_GOAL:_
Reproduce, please, only the lines from the first line below to the line containing "from build123d import *", inclusive.

* BEGIN SUPPLIED INFORMATION *

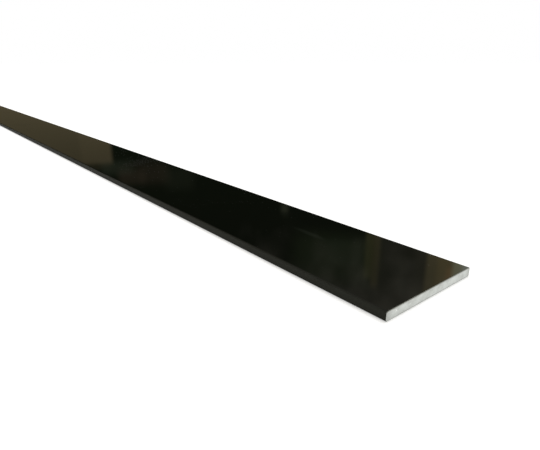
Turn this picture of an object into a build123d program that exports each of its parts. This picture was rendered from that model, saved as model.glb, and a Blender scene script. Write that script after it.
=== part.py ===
"""Flat bar: a length of flat extruded aluminium with a black anodised skin, as sold from the rack.

The bar is one piece. A die gives it a rectangular section with four slightly rounded long edges,
and a saw cuts it square to length, leaving two bare ends whose sharp rims are broken with a file.

Millimetres. X runs along the bar, Y across its width and Z up through its thickness. The origin is
at the middle of the bottom face, so the bar lies flat on Z = 0 with the same length on each side.
"""

import os

from build123d import *

bar_length = 1000.0  # saw cut to saw cut
bar_width = 40.0  # across the broad faces
bar_thickness = 3.0  # between the broad faces
long_edge_radius = 0.5  # rounding that the die leaves on each of the four long edges
end_edge_break = 0.15  # 45 degree break filed round the rim of each sawn end


def die_section():
    """The outline that the die gives the bar, standing on the bottom face."""
    return Plane.YZ * RectangleRounded(
        bar_width, bar_thickness, long_edge_radius, align=(Align.CENTER, Align.MIN)
    )


def sawn_rims(bar):
    """The closed rim of each of the two sawn ends."""
    ends = bar.faces().filter_by(Axis.X).sort_by(Axis.X)
    return ends[0].edges() + ends[-1].edges()


def flat_bar():
    """The section drawn out to length, with the rim of both ends broken."""
    drawn = extrude(die_section(), amount=bar_length / 2, both=True)
    return chamfer(sawn_rims(drawn), end_edge_break)


os.makedirs("parts", exist_ok=True)
export_step(flat_bar(), "parts/flat_bar.step")
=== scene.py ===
import math

import bmesh
import bpy
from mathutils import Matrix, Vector


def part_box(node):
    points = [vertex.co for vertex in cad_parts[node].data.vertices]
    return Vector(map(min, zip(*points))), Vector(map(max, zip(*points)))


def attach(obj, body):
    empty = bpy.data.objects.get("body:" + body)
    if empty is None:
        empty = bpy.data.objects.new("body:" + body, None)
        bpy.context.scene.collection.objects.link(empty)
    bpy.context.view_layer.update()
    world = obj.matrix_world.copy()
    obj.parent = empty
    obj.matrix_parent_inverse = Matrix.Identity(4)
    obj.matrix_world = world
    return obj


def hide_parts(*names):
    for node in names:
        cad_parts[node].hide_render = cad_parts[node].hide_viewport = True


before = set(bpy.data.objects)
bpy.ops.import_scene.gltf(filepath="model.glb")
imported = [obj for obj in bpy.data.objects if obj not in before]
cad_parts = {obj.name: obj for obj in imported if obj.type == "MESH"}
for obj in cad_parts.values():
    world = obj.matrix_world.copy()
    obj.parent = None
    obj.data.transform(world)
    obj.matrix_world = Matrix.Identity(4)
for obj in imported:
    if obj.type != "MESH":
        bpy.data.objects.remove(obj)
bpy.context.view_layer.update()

# The flat bar.
# One length of aluminium pushed through a die, which leaves four slightly rounded long edges. It is
# dyed black and sealed in the anodising tank, sawn to length afterwards, and the rims are filed.

millimetre = 0.001
long_edge_radius = 0.5 * millimetre
long_edge_facets = 8
end_edge_break = 0.15 * millimetre
saw_grid = 0.1 * millimetre  # spacing of the points that carry the saw marks
saw_blade_radius = 150 * millimetre
saw_hub_swing = math.radians(28)  # how far the blade's hub leans off the middle of the cut
tooth_mark_pitch = 0.45 * millimetre  # real marks are about 0.1 mm apart, and that would not show
tooth_mark_depth = 0.012 * millimetre
chatter_pitch = 3.1 * millimetre
chatter_depth = 0.008 * millimetre
chatter_drift = math.radians(2300)  # how far the chatter's phase runs on across the bar's width
round_profile = 0.5
along_share = 0.999  # an edge or a normal counts as lying along an axis from this share of it on
bare_share = 0.3  # a face that looks this much along the bar is bare metal: the cuts and their rims
crease_angle = math.radians(20)
touching = 1e-5 * millimetre  # a point this close to a cutting plane counts as on it

bar_low, bar_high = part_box("flat_bar")
bar_middle = (bar_low + bar_high) / 2
bar_size = bar_high - bar_low


def edges_along(mesh, axis):
    """The edges of a mesh that run along one axis."""
    found = []
    for edge in mesh.edges:
        run = edge.verts[1].co - edge.verts[0].co
        if abs(run[axis]) > along_share * run.length:
            found.append(edge)
    return found


def sawn_faces(mesh):
    """The faces of the two sawn ends."""
    return [face for face in mesh.faces if abs(face.normal.x) > along_share]


def cut_into_grid(mesh, axis, spacing):
    """Cut the sawn faces by a row of planes, so that the saw marks have points to move."""
    cuts = round(bar_size[axis] / spacing)
    normal = Vector((0, 0, 0))
    normal[axis] = 1
    for number in range(1, cuts):
        place = bar_low.copy()
        place[axis] += number * bar_size[axis] / cuts
        reach = place[axis] - spacing
        waiting = [face for face in sawn_faces(mesh) if face.calc_center_bounds()[axis] > reach]
        around = {edge for face in waiting for edge in face.edges}
        corners = {corner for face in waiting for corner in face.verts}
        bmesh.ops.bisect_plane(
            mesh,
            geom=[*waiting, *around, *corners],
            dist=touching,
            plane_co=place,
            plane_no=normal,
        )


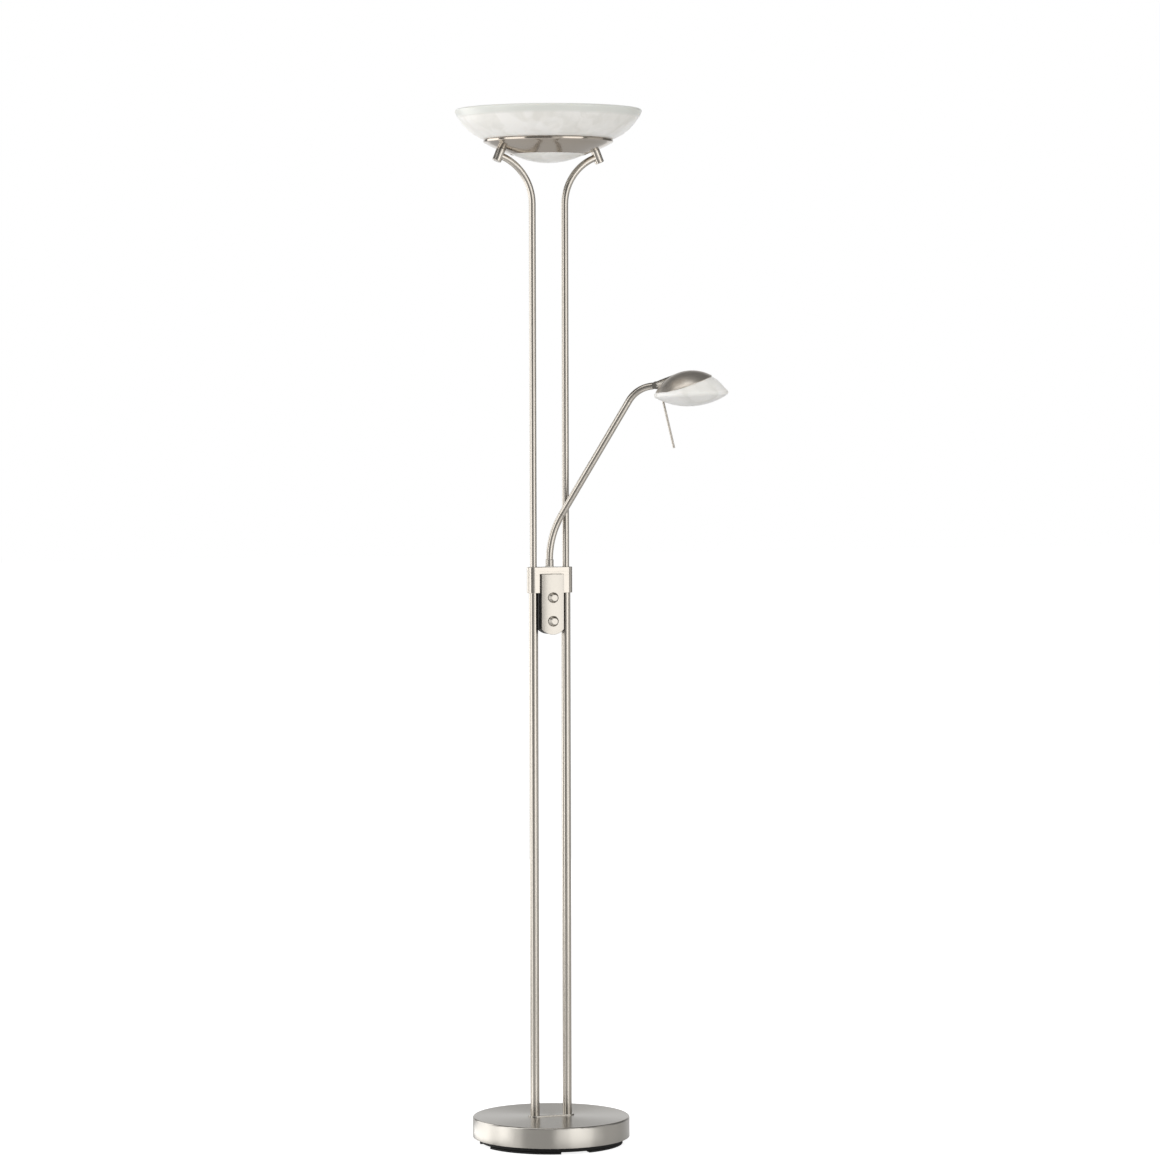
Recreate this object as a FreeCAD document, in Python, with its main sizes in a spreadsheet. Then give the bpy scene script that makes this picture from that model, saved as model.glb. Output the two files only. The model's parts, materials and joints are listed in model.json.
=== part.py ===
import FreeCAD, Part
import math
import os
import re
import Sketcher
from FreeCAD import Placement, Rotation, Vector

# Torchiere floor lamp with a reading light.
# Frame: origin on the floor under the middle of the base, +Z up, +X from pole to pole, -Y to the front.
# All lengths are millimetres and all angles are degrees.

doc = FreeCAD.newDocument("torchiere_lamp")
sheet = doc.addObject("Spreadsheet::Sheet", "Sizes")

DRIVING_SIZES = {
    # round base
    "pad_height": 3.3, "pad_width": 20, "pad_gap": 52,
    "plate_inset": 12.2, "plate_thickness": 8.7, "plate_edge": 1.5, "nut_recess_radius": 50, "plate_floor": 3,
    "weight_gap": 5.7, "weight_edge": 2, "weight_thickness": 20, "hub_radius": 52,
    "cover_radius": 137.2, "cover_height": 35.5, "cover_wall": 1.5, "cover_edge": 3,
    "weight_recess": 12, "weight_notch": 24, "stud_gap": 0.25,
    "plate_screw_circle": 95, "plate_screw_radius": 2.5, "plate_screw_length": 18,
    "screw_head_radius": 4.6, "screw_head_height": 3,
    "stud_radius": 5, "stud_bore": 3, "stud_top": 16,
    "nut_height": 8, "nut_flats": 17, "washer_radius": 11, "washer_thickness": 1.6,
    "gland_height": 22, "gland_radius": 6, "gland_bore": 3.4, "gland_flange": 2.8, "gland_depth": 10,
    "gland_nut_height": 4, "gland_nut_flats": 15, "gland_nut_gap": 0.4,
    # poles
    "foot_plate_radius": 12, "foot_plate_thickness": 2, "foot_plate_edge": 0.6,
    "pole_spacing": 60, "lower_pole_radius": 8, "upper_pole_radius": 6, "pole_wall": 1.2,
    "pole_bend": 88, "pole_end_straight": 2.2,
    # collar that ties the poles
    "collar_bottom": 963, "collar_height": 45, "collar_radius": 11.3, "collar_edge": 0.5,
    "coupler_level": 21, "coupler_flange": 3, "coupler_grip": 14,
    "collar_groove_depth": 0.6, "collar_groove_width": 0.9, "collar_groove_first": 7, "collar_groove_step": 6,
    "collar_web": 20, "collar_cavity_length": 30, "collar_cavity_depth": 18.4,
    "collar_screw_radius": 2,
    # switch unit
    "housing_width": 40, "housing_bottom": 891, "housing_front": 15.5, "housing_back": 11,
    "housing_wall": 2, "housing_arc": 26,
    "cover_overhang": 0.4, "cover_side": 1.4, "cover_crown": 1.6, "cover_rounding": 0.6,
    "switch_cover_top": 996,
    "upper_knob_level": 955, "lower_knob_level": 914,
    "board_width": 34, "board_height": 52, "board_thickness": 1.6, "board_depth": 5.6,
    "dimmer_side": 11, "dimmer_bush_radius": 4.4, "shaft_radius": 3,
    "knob_radius": 9.2, "knob_face_radius": 6, "knob_height": 8, "knob_edge": 0.8, "knob_skirt": 1.5,
    "shaft_end_gap": 1, "shaft_cover": 2,
    # shade and its dish
    "rim_level": 1801.5, "shade_radius": 163, "shade_arc": 85.6, "shade_arc_centre": 82.5,
    "shade_wall": 5, "shade_foot_radius": 99,
    "dish_hole_radius": 66, "dish_hole_level": 1724, "dish_radius": 110, "dish_slope": 22.2,
    "dish_wall": 1.5, "lip_radius": 114,
    "lower_glass_arc": 142.6, "lower_glass_radius": 72, "lower_glass_wall": 4,
    "bracket_radius": 8, "bracket_height": 23, "bracket_grip": 3.5, "bracket_edge": 0.8,
    "bracket_screw_radius": 2.4, "bracket_screw_depth": 9, "bracket_head_radius": 4.2,
    "bracket_head_height": 2.5,
    "bridge_width": 14, "bridge_thickness": 1.5, "bridge_tab": 8, "bridge_rise": 5,
    "bridge_lift": 0.15,
    "socket_spacing": 122, "socket_length": 12, "socket_depth": 14, "socket_height": 20,
    "lamp_radius": 5, "lamp_cap_radius": 3.6, "lamp_level": 14, "lamp_glass_length": 96,
    "reflector_length": 92, "reflector_width": 60, "reflector_arc": 62, "reflector_wall": 0.8,
    # reading arm
    "arm_azimuth": 32, "arm_lean": 31.2, "arm_tip_rise": 9,
    "arm_tube_radius": 6.1, "arm_tube_wall": 1.1, "arm_seam": 0.5,
    "arm_washer_radius": 8.2, "arm_washer_thickness": 1, "arm_sleeve_radius": 7.1,
    "arm_root_straight": 12, "arm_lower_bend": 150, "arm_straight_length": 231,
    "arm_upper_bend": 53, "arm_tip_straight": 1,
    "spindle_drop": 30, "spindle_nut_height": 7, "spindle_nut_flats": 14,
    "joiner_length": 18, "joiner_nose": 5, "joiner_play": 0.6, "bush_play": 0.4,
    "tip_bush_length": 6, "tip_bush_flange": 1, "swivel_shaft_radius": 3, "swivel_length": 3,
    "clip_radius": 4.2, "clip_thickness": 1,
    # reading head
    "pivot_reach": 11, "tongue_thickness": 4.6, "knuckle_radius": 6.1, "knuckle_pin_radius": 2,
    "knuckle_gap": 0.4,
    "neck_radius": 6.8, "neck_flare": 11.5, "neck_length": 36,
    "cap_arc": 71, "cap_wall": 0.9, "cap_rim_radius": 51.6, "cap_tilt": 17.4,
    "cap_centre_reach": 62, "cap_centre_drop": 45.5,
    "head_glass_radius": 64.5, "head_glass_edge": 6, "head_glass_sag": 19.3, "head_glass_tilt": 3.7,
    "head_glass_wall": 3.5,
    "head_glass_hole": 30,
    "rod_radius": 2, "rod_tilt": 13.3, "rod_reach": 12.9, "rod_drop": 34.2, "rod_length": 76.5,
    "rod_boss_radius": 4.5, "rod_boss_rise": 20, "rod_grip": 5,
    "reading_socket_radius": 9, "reading_socket_length": 26,
    "reading_lamp_radius": 6, "reading_lamp_length": 22,
    # clearances
    "running_gap": 0.05, "seat_gap": 0.1, "glass_gap": 0.3, "knob_gap": 0.3,
}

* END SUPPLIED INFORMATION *

_SOLUTION:_
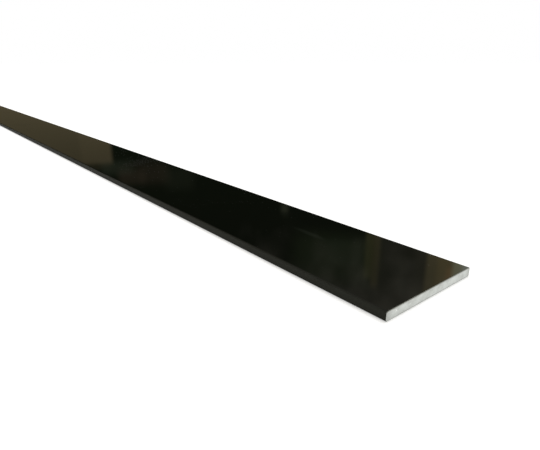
Turn this picture of an object into a build123d program that exports each of its parts. This picture was rendered from that model, saved as model.glb, and a Blender scene script. Write that script after it.
=== part.py ===
"""Flat bar: a length of flat extruded aluminium with a black anodised skin, as sold from the rack.

The bar is one piece. A die gives it a rectangular section with four slightly rounded long edges,
and a saw cuts it square to length, leaving two bare ends whose sharp rims are broken with a file.

Millimetres. X runs along the bar, Y across its width and Z up through its thickness. The origin is
at the middle of the bottom face, so the bar lies flat on Z = 0 with the same length on each side.
"""

import os

from build123d import *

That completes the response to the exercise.